1. Perhaps the IRS should revisit the definition of actuarial equivalence and define what are the allowable mortality tables, as well as defining an acceptable range of interest rates and/or empirical factors to use in determining actuarially adjusted benefits payable prior to and after normal retirement age. Tables such as GAM 1971 or UP 84 should be “retired” and replaced with something more rational in terms of today’s financial realities. Interest rates above 6% may no longer be realistic either. But be careful what you wish for. Such an analysis by IRS could result in a reworking of the admittedly outdated 401a4 Standard Tables and rates, with the results creating additional challenges for plans that require the General Tests (which is a large percentage of the DBs, CBs and PS plans in use for smaller employers). In addition, there would probably have to be some grandfathering of previous accrued benefits (at all array of possible ages, I assume). Needless to say, this could get complicated, and such a project would need to be weighed on a cost/benefit basis to see if it worth doing at all. 

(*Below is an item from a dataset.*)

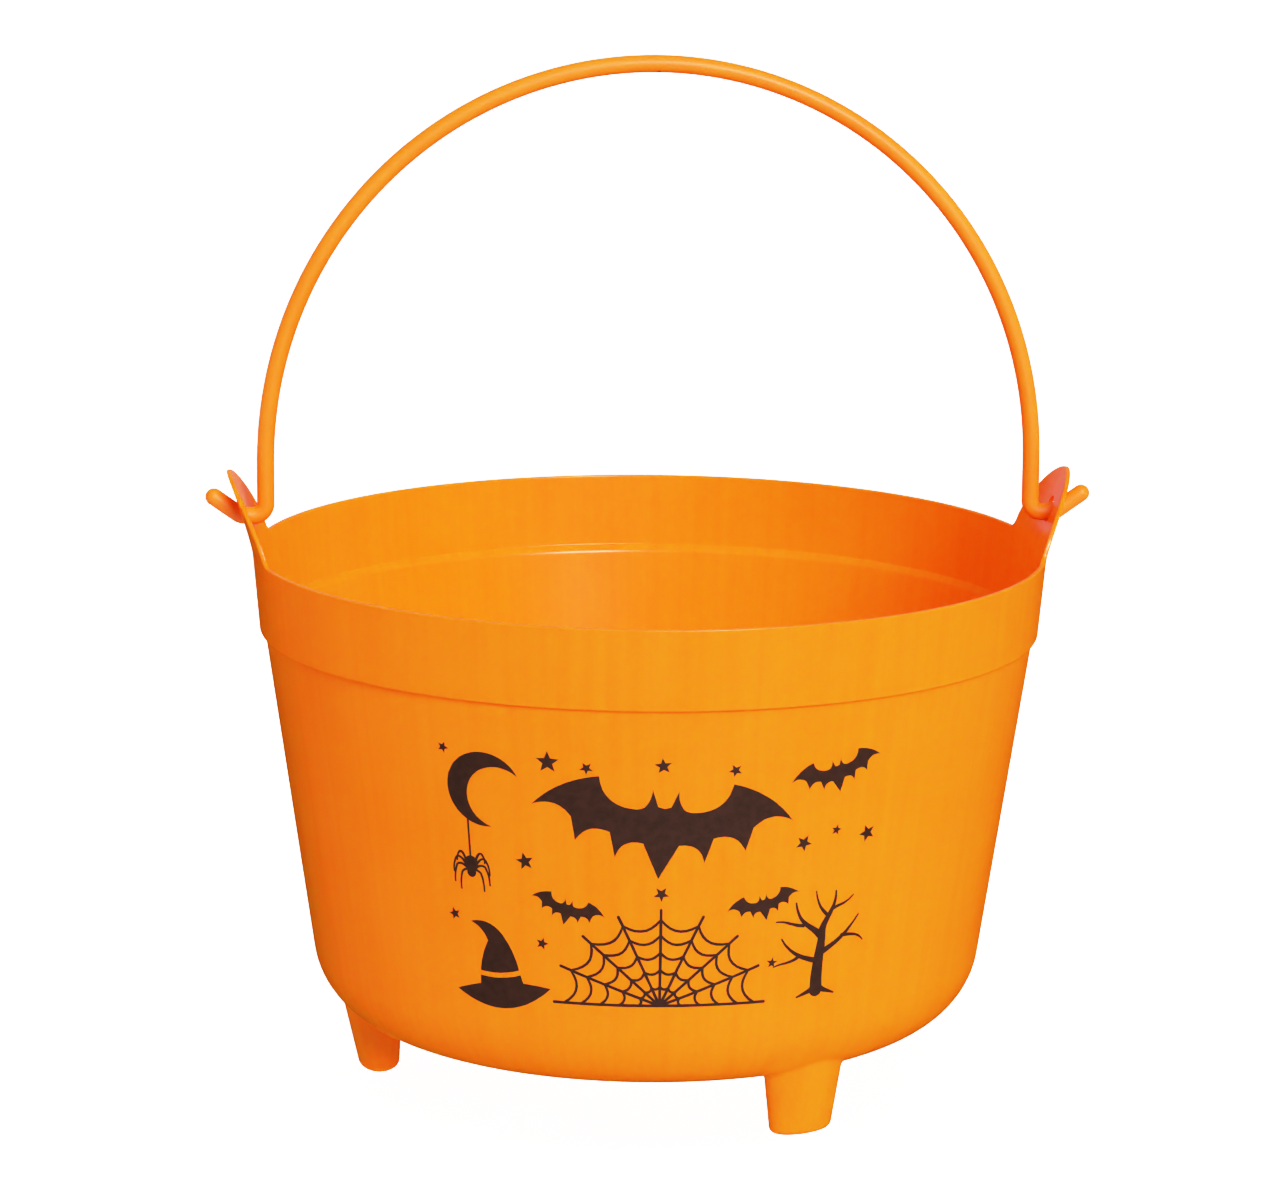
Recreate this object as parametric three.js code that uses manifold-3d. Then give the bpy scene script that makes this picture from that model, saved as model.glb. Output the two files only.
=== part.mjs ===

2. The relative value approaches should be better defined with better examples. As I have shown above, my own approach to RV (which I believe is similar to what is used by many practitioners) falls far short of illuminating the payment of a lump sum compared to the value of an annuity (QJSA or life annuity). Perhaps we need to use some sort of current annuity costs to compare. I believe that PBGC’s immediate and deferred rates were supposed to mirror the costs of the current annuity market, although I am not certain if that is still the case. If it is, then perhaps using PBGC immediate and deferred annuity rates could provide more rational and useful disclosure.

But as far as the current rules that we are working under, unanswered questions remain and clarity is elusive. With apologies to Bob Dylan, the answers are still blowing in the wind, or perhaps circulating deep within the recesses of the Treasury Department or the ASPPA Government Affairs Committee.